Step by Step Quality Checklist for Reliable Results
- Use density and molarity measured at the same temperature.
- Confirm whether density is g/mL or kg/m³ before input.
- Confirm whether concentration is mol/L or mmol/L.
- Use correct molar mass for the exact chemical form and hydration state.
- For non aqueous solvents, replace solvent molar mass with the correct value.
- Check that calculated solvent mass is positive. If not, at least one input is inconsistent.
- Round final values only at reporting stage, not during intermediate steps.
These checks are simple but high value. Most concentration conversion errors in routine practice come from unit mismatch and incorrect molecular formulas, not from advanced mathematical mistakes.
Where This Conversion Is Used in Industry and Research
Converting density and molarity into mole fraction is central to thermodynamic modeling and process design. In distillation, extraction, and gas absorption, mole based composition is the native language of equilibrium relations. In electrochemistry, mole fraction can improve interpretation of solvent effects and ionic activity trends. In environmental analysis, converting between concentration scales helps compare methods that report in molarity, mass percent, or mole fraction. In formulation science, mole fraction supports solvent system optimization and reproducibility.
The approach in this tool is especially practical when you have routine analytical measurements but need thermodynamically useful composition values quickly. Instead of switching between separate spreadsheets and reference tables, you can calculate and visualize composition in one workflow.
Common Pitfalls and How to Avoid Them
- Using stock label data without context. Supplier labels can list concentration at specific temperatures or with tolerances. Always verify measurement conditions.
- Ignoring solution non ideality at high concentrations. Mole fraction is still valid, but related property predictions may require activity coefficients.
- Applying aqueous assumptions to organic systems. If solvent is not water, solvent molar mass must be replaced correctly.
- Assuming volume additivity. This calculation avoids direct volume additivity assumptions by using measured density and molarity.
- Over rounding too early. Preserve significant figures internally and round only final outputs.
Reference Sources for High Credibility Data
For regulatory, academic, and industrial confidence, rely on authoritative data repositories. Useful starting points include:
- NIST Chemistry WebBook (.gov) for molecular and thermophysical reference data.
- USGS Water Science School on density of water (.gov) for temperature dependent density context.
- Purdue University Chemistry (.edu) for educational chemistry resources and concentration fundamentals.

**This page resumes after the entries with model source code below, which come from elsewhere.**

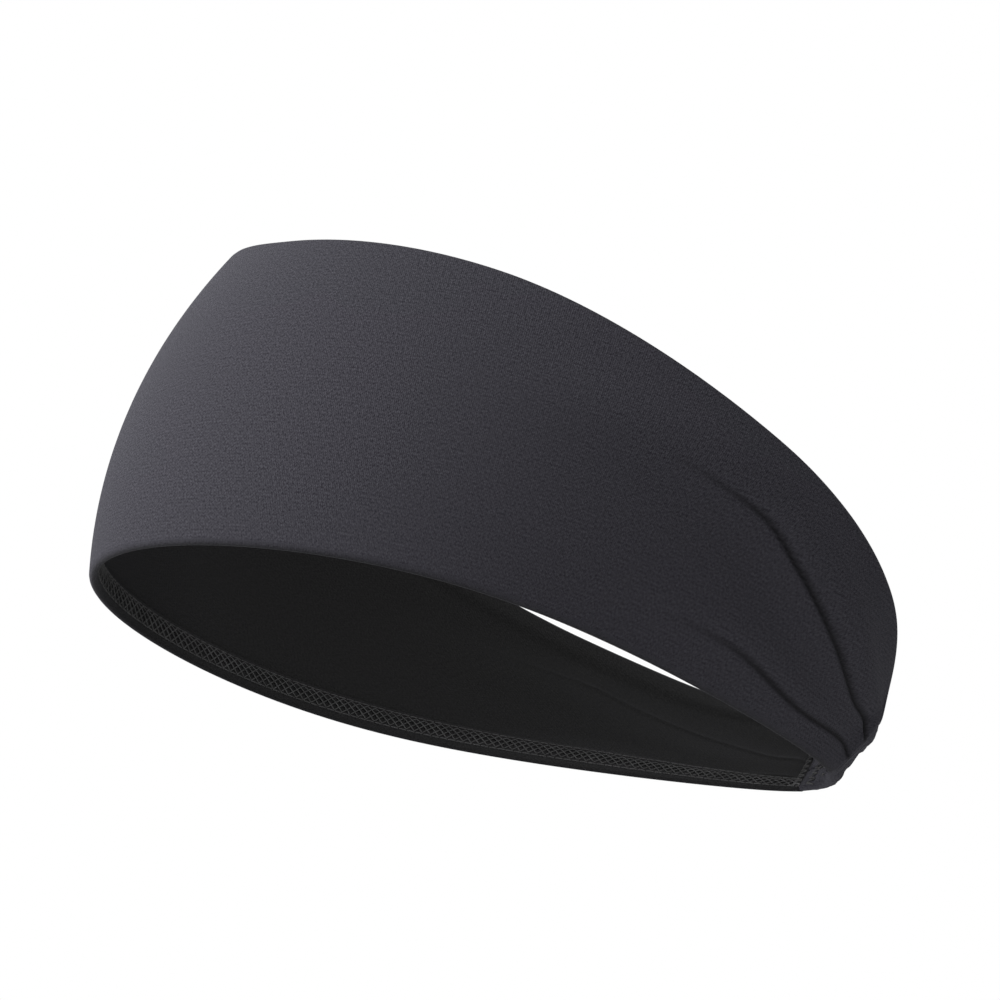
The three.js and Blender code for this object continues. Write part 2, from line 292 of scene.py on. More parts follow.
# %% [markdown]
# ## One cloth, carried round the wall
#
# The panel is a single ply of knit. Its section goes up the outer face, folds in over the top and runs
# down the bonded turn-in, which is pressed so flat that it thins away into the wall. Then it goes down the
# wall's inner face and into the sewn hem, where the slit behind the turn-in and the cut edge are both
# open. A bevelled block could never show them. So the section is written as a list of (rise, depth)
# corners, each an array with one value for each turn, and a helper carries it round the wall. Two things
# are stored on the way, because the knit follows the cloth and not the room: a UV map that is measured
# along the cloth, and an attribute that says how far inside a point is.

# %% Cloth sizes
GAP = 0.3 * MM
HEM_STACK = 2 * PLY + GAP
FOLD_RADIUS = HEM_STACK / 2
HEM_WIDTH = 9.5 * MM
NAPE_HEM_WIDTH = 5 * MM
HEM_TAPER_SHARE = 0.3
EDGE_ROUND = 0.25 * MM
FEATHER = 0.5


def hem_width_at(turn):
    taper = smoothstep((from_nape(turn) - STRAP_HALF_TURN) / SEAM_TURN, 0, HEM_TAPER_SHARE)
    return NAPE_HEM_WIDTH + (HEM_WIDTH - NAPE_HEM_WIDTH) * taper


# %% Helpers that write a section
def straight(start, end, steps, depth):
    """Corners from one rise towards another, without the last, at one depth."""
    return [(start + (end - start) * i / steps, depth) for i in range(steps)]


def fold_over(edge, side, radius, depth, steps, back=False):
    """Corners round a fold, from its shallow face to its deep one, or back. Side is 1 at the top edge."""
    angles = [math.pi * i / steps for i in range(steps)]
    angles = [math.pi - a for a in angles] if back else angles
    centre = edge - side * radius
    return [(centre + side * radius * math.sin(a), depth + radius - radius * math.cos(a)) for a in angles]


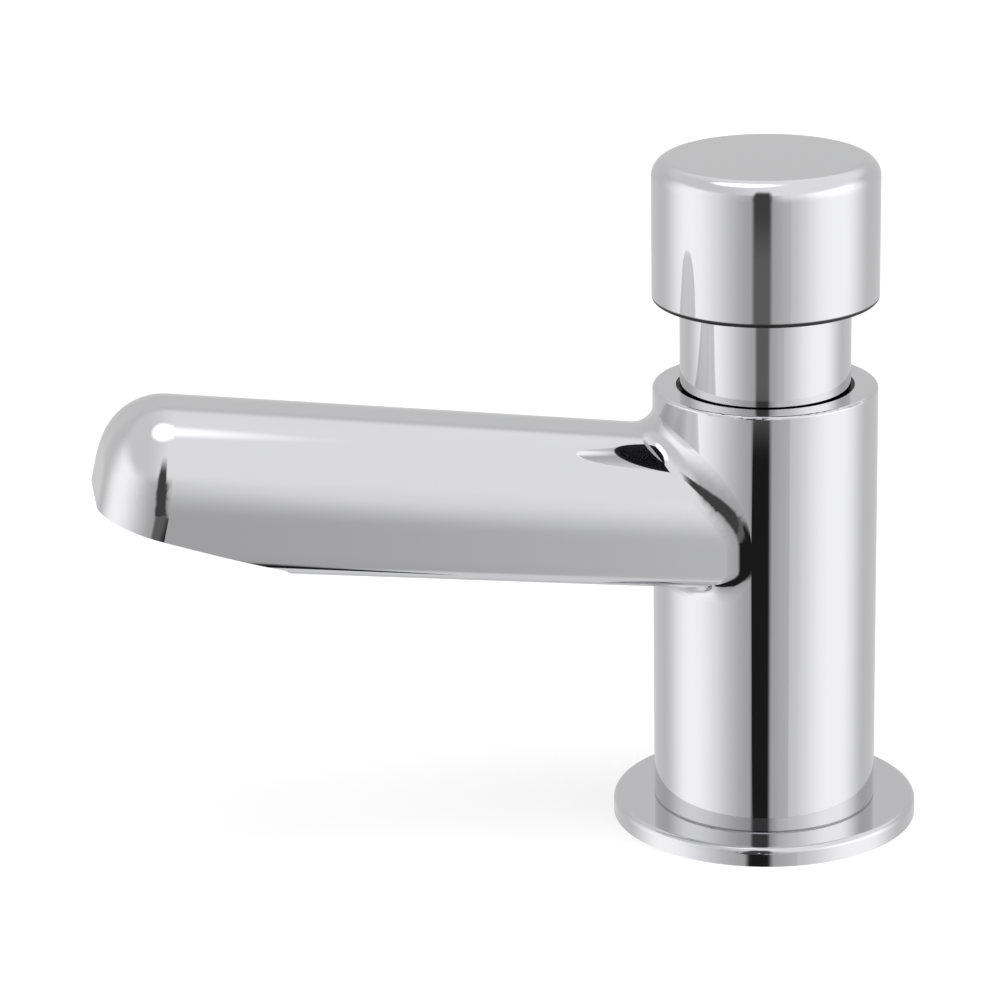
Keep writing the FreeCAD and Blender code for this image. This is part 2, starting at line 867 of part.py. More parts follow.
def hexagon_nut(label, flats, low, height, hole):
    """A hexagon nut with its lower corners turned off."""
    body = new_body(label)
    plan = new_sketch(body, "XY_Plane", label + "_plan", low)
    corner = f"{flats} / 2 / cos(30)"
    draw_outline(
        plan, [(f"{corner} * cos({way})", f"{corner} * sin({way})") for way in range(15, 375, 60)]
    )
    draw_circle(plan, "0", "0", hole)
    pad(body, plan, label + "_hexagon", height)
    land = f"{flats} / 2 * nut_land"
    turn_profile(
        body,
        "PartDesign::Groove",
        [(land, low), (flats, low), (flats, f"{low} + ({flats} - {land}) * tan(nut_bevel)")],
        label + "_bevel",
    )


hexagon_nut(
    "backnut", "backnut_flats", "backnut_bottom", "backnut_height", "shank_radius + seat_gap"
)

# Flow regulator and strainer in the shank's lower end
regulator = plain_ring(
    "flow_regulator", "0", "strainer_bore_radius - seat_gap", "strainer_top", "regulator_top"
)
jet = new_sketch(regulator, "XY_Plane", "regulator_hole", "strainer_top")
draw_circle(jet, "regulator_hole_ring", "0", "regulator_hole_radius")
drilled = pocket(regulator, jet, "regulator_jet", "regulator_height", other_way=True)
repeat_around(regulator, drilled, "regulator_jets", "regulator_holes")

strainer = turned(
    "inlet_strainer",
    [
        ("0", "strainer_bottom"),
        ("strainer_radius", "strainer_bottom"),
        ("strainer_radius", "strainer_top - strainer_rim"),
        ("strainer_bore_radius - seat_gap", "strainer_top - strainer_rim"),
        ("strainer_bore_radius - seat_gap", "strainer_top"),
        ("strainer_radius - strainer_wall", "strainer_top"),
        ("strainer_radius - strainer_wall", "strainer_bottom + strainer_wall"),
        ("0", "strainer_bottom + strainer_wall"),
    ],
)
mesh_hole = new_sketch(strainer, "XZ_Plane", "strainer_hole")
for row in (1, 2):
    draw_circle(
        mesh_hole, "0", f"strainer_bottom + strainer_length * {row} / 3", "strainer_hole_radius"
    )
pierced = pocket(strainer, mesh_hole, "strainer_pierced", "strainer_bore_radius")
repeat_around(strainer, pierced, "strainer_mesh", "strainer_holes")

# Cartridge housing: nose in the lower bore, land in the chamber's mouth, collar in the thread
housing = turned(
    "cartridge_housing",
    [
        ("housing_nose_bore", "housing_bottom"),
        ("housing_radius", "housing_bottom"),
        ("housing_radius", "lower_seal"),
        ("housing_radius - seal_depth", "lower_seal"),
        ("housing_radius - seal_depth", "lower_seal + seal_width"),
        ("housing_radius", "lower_seal + seal_width"),
        ("housing_radius", "land_bottom"),
        ("land_radius", "land_bottom"),
        ("land_radius", "upper_seal"),
        ("land_radius - seal_depth", "upper_seal"),
        ("land_radius - seal_depth", "upper_seal + seal_width"),
        ("land_radius", "upper_seal + seal_width"),
        ("land_radius", "chamber_top"),
        ("collar_radius", "chamber_top"),
        ("collar_radius", "bore_floor"),
        ("housing_bore_radius", "bore_floor"),
        ("housing_bore_radius", "spring_floor"),
        ("housing_ledge_radius", "spring_floor"),
        ("housing_ledge_radius", "seat_top"),
        ("housing_nose_bore", "seat_top"),
    ],
)
port = new_sketch(housing, "XZ_Plane", "port_outline")
draw_circle(port, "0", "spring_floor + port_level", "port_radius")
opened = pocket(housing, port, "port", "chamber_radius")
repeat_around(housing, opened, "ports", "port_count")

o_ring(
    "housing_lower_o_ring",
    "housing_radius - seal_depth",
    "nose_bore_radius",
    "lower_seal + seal_width / 2",
)
o_ring(
    "housing_upper_o_ring",
    "land_radius - seal_depth",
    "chamber_radius",
    "upper_seal + seal_width / 2",
)

# Valve seat, pushed up against the ledge from below
turned(
    "valve_seat_bush",
    [
        ("seat_radius", "seat_level"),
        ("seat_radius + seat_lip", "seat_level"),
        ("seat_radius + seat_lip", "seat_level + seat_lip_height"),
        ("seat_bush_radius", "seat_level + seat_lip_height"),
        ("seat_bush_radius", "seat_groove"),
        ("seat_bush_radius - seat_groove_depth", "seat_groove"),
        ("seat_bush_radius - seat_groove_depth", "seat_groove + seat_groove_width"),
        ("seat_bush_radius", "seat_groove + seat_groove_width"),
        ("seat_bush_radius", "seat_top"),
        ("seat_radius", "seat_top"),
    ],
)
o_ring(
    "seat_o_ring",
    "seat_bush_radius - seat_groove_depth",
    "housing_nose_bore",
    "seat_groove + seat_groove_width / 2",
)

# Cartridge head, which closes the timing chamber and guides the spindle
turned(
    "cartridge_head",
    [
        ("spindle_radius + running_gap", "head_bottom"),
        ("head_seal_radius", "head_bottom"),
        ("head_seal_radius", "head_groove"),
        ("head_seal_radius - seat_groove_depth", "head_groove"),
        ("head_seal_radius - seat_groove_depth", "head_groove + seat_groove_width"),
        ("head_seal_radius", "head_groove + seat_groove_width"),
        ("head_seal_radius", "bore_floor"),
        ("head_flange_radius", "bore_floor"),
        ("head_flange_radius", "head_top"),
        ("bush_radius", "head_top"),
        ("bush_radius", "bush_well"),
        ("spindle_radius + running_gap", "bush_well"),
    ],
)
o_ring(
    "head_o_ring",
    "head_seal_radius - seat_groove_depth",
    "housing_bore_radius",
    "head_groove + seat_groove_width / 2",
)
o_ring(
    "spindle_o_ring",
    "spindle_radius + seal_gap",
    "bush_radius",
    "bush_well + spindle_ring_height / 2",
)
plain_ring(
    "spindle_guide_bush",
    "spindle_radius + running_gap",
    "bush_radius - seat_gap",
    "bush_well + spindle_ring_height",
    "head_top - bush_inset",
)
plain_ring(
    "neck_guide_ring",
    "neck_radius + running_gap",
    "ring_groove_radius - seat_gap",
    "ring_low + seat_gap",
    "ring_high - seat_gap",
)

# Return spring between the housing's ledge and the piston
spring = new_body("return_spring")
wire = new_sketch(spring, "XZ_Plane", "spring_wire")
draw_circle(wire, "coil_radius", "spring_floor + coil_wire_radius + seat_gap", "coil_wire_radius")
coil = spring.newObject("PartDesign::AdditiveHelix", "spring_coil")
coil.Profile = wire
coil.ReferenceAxis = (wire, ["V_Axis"])
coil.Mode = "height-turns-angle"
coil.setExpression("Height", bound("coil_height"))
coil.setExpression("Turns", bound("coil_turns"))

# Spindle, with the piston and the valve that it carries
turned(
    "spindle",
    [
        ("0", "valve_nut_bottom - stem_spare"),
        ("valve_stem_radius", "valve_nut_bottom - stem_spare"),
        ("valve_stem_radius", "seat_level"),
        ("rod_radius", "seat_level"),
        ("rod_radius", "piston_bottom - clip_height"),
        ("clip_floor", "piston_bottom - clip_height"),
        ("clip_floor", "piston_bottom"),
        ("rod_radius", "piston_bottom"),
        ("rod_radius", "piston_top"),
        ("spindle_radius", "piston_top"),
        ("spindle_radius", "spindle_shoulder"),
        ("rod_radius", "spindle_shoulder"),
        ("rod_radius", "top_clip"),
        ("clip_floor", "top_clip"),
        ("clip_floor", "top_clip + clip_height"),
        ("rod_radius", "top_clip + clip_height"),
        ("rod_radius", "top_clip + 2 * clip_height"),
        ("0", "top_clip + 2 * clip_height"),
    ],
)
piston = turned(
    "piston",
    [
        ("rod_hole_radius", "piston_bottom"),
        ("piston_radius", "piston_bottom"),
        ("piston_radius", "lip_low"),
        ("piston_radius - piston_groove", "lip_low"),
        ("piston_radius - piston_groove", "lip_high"),
        ("piston_radius - lip_seal_wall", "lip_high"),
        ("piston_radius - lip_seal_wall", "piston_top"),
        ("rod_hole_radius", "piston_top"),
    ],
)
bleed = new_sketch(piston, "XY_Plane", "bleed_outline", "piston_bottom")
draw_circle(bleed, "bleed_ring", "0", "bleed_radius")
pocket(piston, bleed, "bleed_hole", "piston_height", other_way=True)

turned(
    "piston_lip_seal",
    [
        ("lip_inner", "lip_low + seat_gap"),
        ("piston_radius - seat_gap", "lip_low + seat_gap"),
        ("housing_bore_radius - running_gap", "lip_high - seat_gap"),
        ("housing_bore_radius - running_gap - lip_seal_wall", "lip_high - seat_gap"),
        ("lip_inner + lip_seal_wall + seat_gap", "lip_middle"),
        ("lip_inner + lip_seal_wall", "lip_high - seat_gap"),
        ("lip_inner", "lip_high - seat_gap"),
    ],
)
for label, low in (("piston_clip", "piston_bottom - clip_height"), ("spindle_clip", "top_clip")):
    plain_ring(
        label,
        "clip_floor + seat_gap",
        "rod_radius + clip_reach",
        f"{low} + seat_gap / 2",
        f"{low} + clip_height - seat_gap / 2",
        opening="clip_opening",
    )
plain_ring(
    "valve_washer", "stem_hole_radius", "valve_washer_radius", "valve_bottom", "seat_level"
)
plain_ring("valve_cup", "stem_hole_radius", "valve_cup_radius", "cup_bottom", "valve_bottom")
hexagon_nut(
    "valve_nut", "valve_nut_flats", "valve_nut_bottom", "valve_nut_height", "stem_hole_radius"
)

# Button: neck sleeve, its bush on the spindle, and the cap
turned(
    "neck_sleeve",
    [
        ("neck_radius - neck_wall", "neck_bottom"),
        ("neck_radius", "neck_bottom"),
        ("neck_radius", "neck_groove"),
        ("neck_radius - seat_groove_depth", "neck_groove"),
        ("neck_radius - seat_groove_depth", "neck_groove + seat_groove_width"),
        ("neck_radius", "neck_groove + seat_groove_width"),
        ("neck_radius", "neck_top"),
        ("cap_bush_radius + seat_gap", "neck_top"),
        ("cap_bush_radius + seat_gap", "web_bottom"),
        ("neck_radius - neck_wall", "web_bottom"),
    ],
)
o_ring(
    "cap_o_ring",
    "neck_radius - seat_groove_depth",
    "neck_socket_radius",
    "neck_groove + seat_groove_width / 2",
)
turned(
    "cap_bush",
    [
        ("bush_hole_radius", "web_bottom - cap_bush_flange_height"),
        ("cap_bush_radius + cap_bush_flange", "web_bottom - cap_bush_flange_height"),
        ("cap_bush_radius + cap_bush_flange", "web_bottom"),
        ("cap_bush_radius", "web_bottom"),
        ("cap_bush_radius", "neck_top"),
        ("bush_hole_radius", "neck_top"),
    ],
)
plain_ring(
    "thrust_washer", "rod_hole_radius", "thrust_washer_radius", "thrust_bottom", "thrust_top"
)
cap = turned(
    "push_cap",
    [
        ("0", "cap_top"),
        ("cap_radius", "cap_top"),
        ("cap_radius", "cap_bottom"),
        ("neck_socket_radius", "cap_bottom"),
        ("neck_socket_radius", "neck_top"),
        ("cap_hollow_radius", "neck_top"),
        ("cap_hollow_radius", "cap_top - cap_roof"),
        ("0", "cap_top - cap_roof"),
    ],
)
top_edge = round_edges(
    cap,
    cap.Tip,
    "cap_top_edge",
    "cap_top_round",
    lambda edge: is_circle_at(edge, SIZES["cap_radius"], places.cap_top),
)
round_edges(
    cap,
    top_edge,
    "cap_bottom_edge",
    "cap_bottom_round",
    lambda edge: is_circle_at(edge, SIZES["cap_radius"], places.cap_bottom),
)

document.recompute()
for item in document.Objects:
    if "Invalid" in item.State or "Error" in item.State:
        raise RuntimeError(f"{item.Label} did not build: {item.State}")

pieces = [
    item
    for item in document.Objects
    if item.isDerivedFrom("PartDesign::Body") or item.isDerivedFrom("Part::Torus")
    if item.Name != blank.Name
]
for piece in pieces:
    shape = piece.Shape
    if shape.isNull() or not shape.isValid() or len(shape.Solids) != 1:
        raise RuntimeError(f"{piece.Label} is not one sound solid")

os.makedirs("parts", exist_ok=True)
for piece in pieces:
    piece.Shape.exportStep(f"parts/{piece.Label}.step")
    print(f"{piece.Label}: {piece.Shape.Volume:.1f} mm3")
print(f"{len(pieces)} pieces")
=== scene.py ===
"""Looks of a self-closing basin tap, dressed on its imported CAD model. Sizes are in metres."""

import json
import math

import bmesh
import bpy
from mathutils import Matrix, Vector


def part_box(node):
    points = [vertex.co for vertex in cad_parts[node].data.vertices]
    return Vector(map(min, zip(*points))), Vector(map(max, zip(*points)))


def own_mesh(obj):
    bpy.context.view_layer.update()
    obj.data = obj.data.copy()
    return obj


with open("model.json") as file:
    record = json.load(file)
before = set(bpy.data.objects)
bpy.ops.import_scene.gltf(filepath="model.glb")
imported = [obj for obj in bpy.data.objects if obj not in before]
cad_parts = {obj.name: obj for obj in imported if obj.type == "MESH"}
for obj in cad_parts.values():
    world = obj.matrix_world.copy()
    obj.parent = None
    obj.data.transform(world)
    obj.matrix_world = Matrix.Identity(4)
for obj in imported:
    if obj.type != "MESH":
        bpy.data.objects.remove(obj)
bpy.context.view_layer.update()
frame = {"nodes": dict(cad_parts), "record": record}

scene = bpy.context.scene
scene.view_settings.view_transform = "Standard"

# Camera. It stands about 0.7 m from the tap's axis and looks down on it from the side,
# with the spout pointing to the left.
camera_turn = math.radians(77.5)
across = Vector((math.cos(camera_turn), math.sin(camera_turn), 0))
ahead = Vector((-math.sin(camera_turn), math.cos(camera_turn), 0))
camera_offset = 0.0007
camera_distance = 0.69986
camera_height = 0.29343
camera_pan = math.radians(-3.938)
camera_dip = math.radians(18.466)
camera_roll = math.radians(-1.034)
camera_lens = 148.2

camera = bpy.data.objects.new("camera", bpy.data.cameras.new("camera"))
scene.collection.objects.link(camera)
scene.camera = camera
camera.data.sensor_width = 36
camera.data.lens = camera_lens
camera.data.clip_start = 0.01
camera.data.clip_end = 50
level_aim = across * math.sin(camera_pan) + ahead * math.cos(camera_pan)
aim = level_aim * math.cos(camera_dip) - Vector((0, 0, math.sin(camera_dip)))
right = across * math.cos(camera_pan) - ahead * math.sin(camera_pan)
up = right.cross(aim)
rolled_right = right * math.cos(camera_roll) + up * math.sin(camera_roll)
rolled_up = up * math.cos(camera_roll) - right * math.sin(camera_roll)
stand = Matrix.Translation(
    across * camera_offset - ahead * camera_distance + Vector((0, 0, camera_height))
)
camera.matrix_world = stand @ Matrix((rolled_right, rolled_up, -aim)).transposed().to_4x4()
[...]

When possible, pair these references with peer reviewed papers or validated industrial data sheets for the exact concentration and temperature range you are using.
Final Takeaway
Calculating mole fraction from density and molarity is a high utility conversion that bridges practical measurements and mole based thermodynamics. The method is transparent, fast, and defensible when inputs are well controlled. Use a one liter basis, keep units consistent, apply correct molar masses, and maintain temperature alignment across data sources. With these habits, you can produce reliable mole fraction results suitable for lab reporting, process design checks, and advanced modeling workflows.